[CHALLENGE]: Please quote exactly the lines below from the line containing "for node in" to the line containing "bpy.context.scene.camera = camera", both lines included, and nothing else.

[MATERIAL PROVIDED]:
>>
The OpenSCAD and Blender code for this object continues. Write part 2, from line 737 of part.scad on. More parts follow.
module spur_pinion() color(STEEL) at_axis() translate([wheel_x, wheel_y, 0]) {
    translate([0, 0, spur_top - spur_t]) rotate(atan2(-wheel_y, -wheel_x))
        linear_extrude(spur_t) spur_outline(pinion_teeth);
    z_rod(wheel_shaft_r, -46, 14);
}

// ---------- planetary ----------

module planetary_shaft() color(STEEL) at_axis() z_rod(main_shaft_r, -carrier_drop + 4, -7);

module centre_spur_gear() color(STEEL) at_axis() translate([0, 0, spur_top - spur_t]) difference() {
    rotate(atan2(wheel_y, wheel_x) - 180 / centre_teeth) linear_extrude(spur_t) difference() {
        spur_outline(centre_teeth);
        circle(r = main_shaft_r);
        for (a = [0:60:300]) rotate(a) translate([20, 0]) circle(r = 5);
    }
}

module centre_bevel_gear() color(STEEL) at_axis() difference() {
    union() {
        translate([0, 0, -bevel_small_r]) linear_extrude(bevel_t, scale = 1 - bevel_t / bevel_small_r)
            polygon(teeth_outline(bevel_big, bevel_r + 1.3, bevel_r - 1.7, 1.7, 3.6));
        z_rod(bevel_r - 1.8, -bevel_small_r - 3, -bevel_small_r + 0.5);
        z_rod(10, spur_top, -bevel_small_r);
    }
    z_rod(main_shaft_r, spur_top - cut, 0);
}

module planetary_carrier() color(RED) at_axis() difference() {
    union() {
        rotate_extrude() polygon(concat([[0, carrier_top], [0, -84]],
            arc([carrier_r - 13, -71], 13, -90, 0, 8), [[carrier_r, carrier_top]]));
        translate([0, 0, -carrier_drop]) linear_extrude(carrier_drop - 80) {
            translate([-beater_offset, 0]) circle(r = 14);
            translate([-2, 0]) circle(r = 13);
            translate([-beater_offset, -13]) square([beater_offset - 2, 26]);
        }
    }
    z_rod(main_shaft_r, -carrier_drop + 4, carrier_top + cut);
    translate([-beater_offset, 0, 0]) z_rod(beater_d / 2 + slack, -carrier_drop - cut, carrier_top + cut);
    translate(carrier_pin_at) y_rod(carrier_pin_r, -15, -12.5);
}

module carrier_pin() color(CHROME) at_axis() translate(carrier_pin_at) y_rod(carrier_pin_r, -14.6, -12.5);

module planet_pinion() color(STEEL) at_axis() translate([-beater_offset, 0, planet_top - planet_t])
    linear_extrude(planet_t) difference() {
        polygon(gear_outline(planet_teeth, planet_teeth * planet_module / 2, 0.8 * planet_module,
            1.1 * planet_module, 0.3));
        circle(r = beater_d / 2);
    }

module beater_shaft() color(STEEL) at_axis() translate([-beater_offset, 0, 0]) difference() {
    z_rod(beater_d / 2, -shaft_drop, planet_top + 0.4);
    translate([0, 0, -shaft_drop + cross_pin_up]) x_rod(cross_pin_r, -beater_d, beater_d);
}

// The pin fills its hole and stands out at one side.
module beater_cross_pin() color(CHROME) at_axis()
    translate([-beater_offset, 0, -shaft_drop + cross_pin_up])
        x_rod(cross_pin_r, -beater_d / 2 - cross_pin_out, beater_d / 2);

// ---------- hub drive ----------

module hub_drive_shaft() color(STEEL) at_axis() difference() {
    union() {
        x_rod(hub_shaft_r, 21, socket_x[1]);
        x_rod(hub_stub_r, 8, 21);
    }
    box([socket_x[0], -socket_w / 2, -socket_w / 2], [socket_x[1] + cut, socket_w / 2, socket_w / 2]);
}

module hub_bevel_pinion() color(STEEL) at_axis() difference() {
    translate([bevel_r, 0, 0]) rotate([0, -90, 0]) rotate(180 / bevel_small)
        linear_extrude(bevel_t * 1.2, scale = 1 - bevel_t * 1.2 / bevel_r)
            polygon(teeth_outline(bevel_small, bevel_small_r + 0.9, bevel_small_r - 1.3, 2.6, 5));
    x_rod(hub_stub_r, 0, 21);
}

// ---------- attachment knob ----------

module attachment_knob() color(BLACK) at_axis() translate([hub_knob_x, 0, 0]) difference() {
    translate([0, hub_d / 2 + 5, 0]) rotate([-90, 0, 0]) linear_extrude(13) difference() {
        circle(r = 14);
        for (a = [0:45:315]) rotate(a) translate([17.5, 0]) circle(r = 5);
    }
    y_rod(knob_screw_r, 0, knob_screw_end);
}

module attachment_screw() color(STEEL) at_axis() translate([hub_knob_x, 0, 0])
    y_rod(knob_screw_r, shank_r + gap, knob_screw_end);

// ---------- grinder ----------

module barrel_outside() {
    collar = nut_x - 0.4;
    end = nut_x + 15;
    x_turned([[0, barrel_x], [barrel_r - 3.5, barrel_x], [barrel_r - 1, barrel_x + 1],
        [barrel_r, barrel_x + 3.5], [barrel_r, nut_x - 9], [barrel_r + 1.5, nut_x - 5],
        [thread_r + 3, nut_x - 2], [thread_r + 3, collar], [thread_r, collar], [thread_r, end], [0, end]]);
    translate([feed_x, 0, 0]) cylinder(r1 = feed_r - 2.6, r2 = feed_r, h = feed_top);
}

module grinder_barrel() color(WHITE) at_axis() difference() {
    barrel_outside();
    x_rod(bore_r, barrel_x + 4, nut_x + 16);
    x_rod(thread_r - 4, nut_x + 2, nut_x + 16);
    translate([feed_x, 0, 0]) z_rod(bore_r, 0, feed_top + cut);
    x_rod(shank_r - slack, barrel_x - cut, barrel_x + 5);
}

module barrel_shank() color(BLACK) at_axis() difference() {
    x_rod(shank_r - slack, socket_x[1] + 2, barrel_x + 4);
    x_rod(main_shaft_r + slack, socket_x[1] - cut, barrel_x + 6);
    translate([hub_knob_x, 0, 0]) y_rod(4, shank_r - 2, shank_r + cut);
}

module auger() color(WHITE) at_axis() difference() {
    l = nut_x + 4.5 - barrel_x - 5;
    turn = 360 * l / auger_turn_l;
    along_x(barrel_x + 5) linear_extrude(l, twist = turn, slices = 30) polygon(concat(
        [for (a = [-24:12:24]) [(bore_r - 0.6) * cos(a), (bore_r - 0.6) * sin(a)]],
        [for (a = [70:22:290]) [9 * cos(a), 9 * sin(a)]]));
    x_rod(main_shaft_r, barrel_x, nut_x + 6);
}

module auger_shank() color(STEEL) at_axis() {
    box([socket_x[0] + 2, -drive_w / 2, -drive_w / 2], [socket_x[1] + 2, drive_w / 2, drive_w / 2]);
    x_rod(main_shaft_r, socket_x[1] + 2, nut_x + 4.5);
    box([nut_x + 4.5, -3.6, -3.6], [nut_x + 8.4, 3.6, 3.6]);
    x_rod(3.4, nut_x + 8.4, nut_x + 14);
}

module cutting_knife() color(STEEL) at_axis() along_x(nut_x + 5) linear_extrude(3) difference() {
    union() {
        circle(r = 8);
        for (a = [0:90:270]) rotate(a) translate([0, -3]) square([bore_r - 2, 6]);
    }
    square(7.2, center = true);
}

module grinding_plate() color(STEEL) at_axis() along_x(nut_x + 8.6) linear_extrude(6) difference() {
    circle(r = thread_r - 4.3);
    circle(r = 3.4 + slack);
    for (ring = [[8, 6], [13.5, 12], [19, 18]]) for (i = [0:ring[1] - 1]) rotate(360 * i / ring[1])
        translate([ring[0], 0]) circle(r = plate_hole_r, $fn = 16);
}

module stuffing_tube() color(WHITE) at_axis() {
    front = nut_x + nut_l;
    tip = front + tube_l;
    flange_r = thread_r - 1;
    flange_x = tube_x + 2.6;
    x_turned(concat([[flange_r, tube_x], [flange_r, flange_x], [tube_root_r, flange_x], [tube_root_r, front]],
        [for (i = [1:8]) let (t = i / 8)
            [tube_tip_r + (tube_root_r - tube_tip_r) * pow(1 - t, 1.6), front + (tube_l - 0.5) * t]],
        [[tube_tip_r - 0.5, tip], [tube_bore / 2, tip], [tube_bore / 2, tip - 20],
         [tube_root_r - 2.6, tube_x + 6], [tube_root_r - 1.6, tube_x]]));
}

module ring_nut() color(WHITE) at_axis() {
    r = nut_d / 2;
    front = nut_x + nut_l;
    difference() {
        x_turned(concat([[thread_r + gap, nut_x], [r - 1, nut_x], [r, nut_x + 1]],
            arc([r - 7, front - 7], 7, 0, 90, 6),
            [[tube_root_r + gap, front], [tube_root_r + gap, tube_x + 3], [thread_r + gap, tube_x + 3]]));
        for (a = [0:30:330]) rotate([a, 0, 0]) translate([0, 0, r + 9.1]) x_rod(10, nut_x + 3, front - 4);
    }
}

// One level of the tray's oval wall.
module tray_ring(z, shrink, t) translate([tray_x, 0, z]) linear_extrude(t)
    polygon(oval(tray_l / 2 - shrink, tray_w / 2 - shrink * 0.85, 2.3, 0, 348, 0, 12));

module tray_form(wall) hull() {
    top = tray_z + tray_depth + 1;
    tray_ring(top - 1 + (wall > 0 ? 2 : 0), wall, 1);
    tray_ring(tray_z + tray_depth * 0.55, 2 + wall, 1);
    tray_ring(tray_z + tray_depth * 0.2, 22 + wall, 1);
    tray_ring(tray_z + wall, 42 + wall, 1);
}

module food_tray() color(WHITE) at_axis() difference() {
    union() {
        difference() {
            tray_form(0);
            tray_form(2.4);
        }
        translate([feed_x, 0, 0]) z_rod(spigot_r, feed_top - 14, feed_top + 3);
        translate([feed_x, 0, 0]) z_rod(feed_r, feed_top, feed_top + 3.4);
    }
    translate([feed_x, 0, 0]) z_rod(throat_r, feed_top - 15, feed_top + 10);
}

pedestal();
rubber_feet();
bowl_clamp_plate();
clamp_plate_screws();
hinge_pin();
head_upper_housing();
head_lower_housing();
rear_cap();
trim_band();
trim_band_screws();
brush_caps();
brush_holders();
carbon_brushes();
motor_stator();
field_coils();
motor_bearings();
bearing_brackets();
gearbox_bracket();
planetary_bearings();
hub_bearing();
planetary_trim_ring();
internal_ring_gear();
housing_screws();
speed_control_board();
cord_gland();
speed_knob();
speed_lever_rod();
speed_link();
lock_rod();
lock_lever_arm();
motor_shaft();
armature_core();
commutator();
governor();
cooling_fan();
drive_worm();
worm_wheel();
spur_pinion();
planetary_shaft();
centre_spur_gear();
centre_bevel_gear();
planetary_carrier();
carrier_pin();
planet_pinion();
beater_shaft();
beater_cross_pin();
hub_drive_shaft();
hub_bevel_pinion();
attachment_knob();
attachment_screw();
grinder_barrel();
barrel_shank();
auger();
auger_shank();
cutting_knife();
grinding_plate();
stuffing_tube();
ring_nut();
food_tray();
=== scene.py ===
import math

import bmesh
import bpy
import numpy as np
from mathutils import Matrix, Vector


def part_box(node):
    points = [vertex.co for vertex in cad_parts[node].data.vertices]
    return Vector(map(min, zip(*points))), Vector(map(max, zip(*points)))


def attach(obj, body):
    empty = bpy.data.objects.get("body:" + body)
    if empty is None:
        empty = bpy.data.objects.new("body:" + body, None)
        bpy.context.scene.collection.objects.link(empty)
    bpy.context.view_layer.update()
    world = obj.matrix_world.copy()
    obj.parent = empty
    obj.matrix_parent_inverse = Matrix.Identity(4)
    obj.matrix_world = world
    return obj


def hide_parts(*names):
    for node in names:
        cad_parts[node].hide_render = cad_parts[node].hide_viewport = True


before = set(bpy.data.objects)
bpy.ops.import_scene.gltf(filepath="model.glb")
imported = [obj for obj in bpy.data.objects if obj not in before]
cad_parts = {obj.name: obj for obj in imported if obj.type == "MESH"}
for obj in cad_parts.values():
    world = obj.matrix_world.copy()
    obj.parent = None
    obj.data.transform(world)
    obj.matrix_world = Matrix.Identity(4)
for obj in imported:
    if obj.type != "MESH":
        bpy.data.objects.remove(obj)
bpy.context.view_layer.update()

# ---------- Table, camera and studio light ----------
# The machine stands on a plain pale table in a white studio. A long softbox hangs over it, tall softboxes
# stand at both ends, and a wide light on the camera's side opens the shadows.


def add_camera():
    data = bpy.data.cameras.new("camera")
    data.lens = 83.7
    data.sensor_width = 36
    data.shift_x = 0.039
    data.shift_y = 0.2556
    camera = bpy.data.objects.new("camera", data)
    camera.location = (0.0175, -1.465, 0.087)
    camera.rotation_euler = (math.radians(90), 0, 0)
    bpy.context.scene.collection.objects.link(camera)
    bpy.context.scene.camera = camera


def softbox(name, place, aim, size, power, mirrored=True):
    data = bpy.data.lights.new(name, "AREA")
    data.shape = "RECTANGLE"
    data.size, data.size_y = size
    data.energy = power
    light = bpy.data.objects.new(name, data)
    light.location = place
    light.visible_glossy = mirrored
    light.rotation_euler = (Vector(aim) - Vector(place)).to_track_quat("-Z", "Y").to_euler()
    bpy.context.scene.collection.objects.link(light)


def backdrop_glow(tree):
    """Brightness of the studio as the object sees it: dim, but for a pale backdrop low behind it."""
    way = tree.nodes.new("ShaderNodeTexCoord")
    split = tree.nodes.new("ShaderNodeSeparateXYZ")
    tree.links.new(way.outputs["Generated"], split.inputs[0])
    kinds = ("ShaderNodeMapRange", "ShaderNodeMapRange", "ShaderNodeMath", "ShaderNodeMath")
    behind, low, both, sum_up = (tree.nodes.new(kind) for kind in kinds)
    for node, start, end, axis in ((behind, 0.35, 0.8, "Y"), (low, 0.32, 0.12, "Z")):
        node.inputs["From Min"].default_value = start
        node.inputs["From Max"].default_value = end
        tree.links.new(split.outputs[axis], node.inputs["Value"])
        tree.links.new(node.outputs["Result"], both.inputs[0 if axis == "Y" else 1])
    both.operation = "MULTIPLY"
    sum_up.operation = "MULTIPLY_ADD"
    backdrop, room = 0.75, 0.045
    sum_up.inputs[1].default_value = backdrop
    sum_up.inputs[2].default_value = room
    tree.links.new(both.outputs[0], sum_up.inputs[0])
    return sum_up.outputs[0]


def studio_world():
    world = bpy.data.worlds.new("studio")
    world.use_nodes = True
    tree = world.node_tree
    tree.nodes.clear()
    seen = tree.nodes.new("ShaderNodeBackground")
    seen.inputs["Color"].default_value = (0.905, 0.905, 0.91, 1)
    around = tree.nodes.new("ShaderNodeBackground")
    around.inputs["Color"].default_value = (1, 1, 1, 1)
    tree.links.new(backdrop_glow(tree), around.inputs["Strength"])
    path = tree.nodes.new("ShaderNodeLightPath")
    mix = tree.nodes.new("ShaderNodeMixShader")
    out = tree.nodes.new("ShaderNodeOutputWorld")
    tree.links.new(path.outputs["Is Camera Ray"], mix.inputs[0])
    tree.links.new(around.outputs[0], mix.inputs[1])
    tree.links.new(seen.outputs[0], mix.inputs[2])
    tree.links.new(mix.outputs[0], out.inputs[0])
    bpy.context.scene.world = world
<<
[WRITTEN ANSWER]:
    for node in names:
        cad_parts[node].hide_render = cad_parts[node].hide_viewport = True


before = set(bpy.data.objects)
bpy.ops.import_scene.gltf(filepath="model.glb")
imported = [obj for obj in bpy.data.objects if obj not in before]
cad_parts = {obj.name: obj for obj in imported if obj.type == "MESH"}
for obj in cad_parts.values():
    world = obj.matrix_world.copy()
    obj.parent = None
    obj.data.transform(world)
    obj.matrix_world = Matrix.Identity(4)
for obj in imported:
    if obj.type != "MESH":
        bpy.data.objects.remove(obj)
bpy.context.view_layer.update()

# ---------- Table, camera and studio light ----------
# The machine stands on a plain pale table in a white studio. A long softbox hangs over it, tall softboxes
# stand at both ends, and a wide light on the camera's side opens the shadows.


def add_camera():
    data = bpy.data.cameras.new("camera")
    data.lens = 83.7
    data.sensor_width = 36
    data.shift_x = 0.039
    data.shift_y = 0.2556
    camera = bpy.data.objects.new("camera", data)
    camera.location = (0.0175, -1.465, 0.087)
    camera.rotation_euler = (math.radians(90), 0, 0)
    bpy.context.scene.collection.objects.link(camera)
    bpy.context.scene.camera = camera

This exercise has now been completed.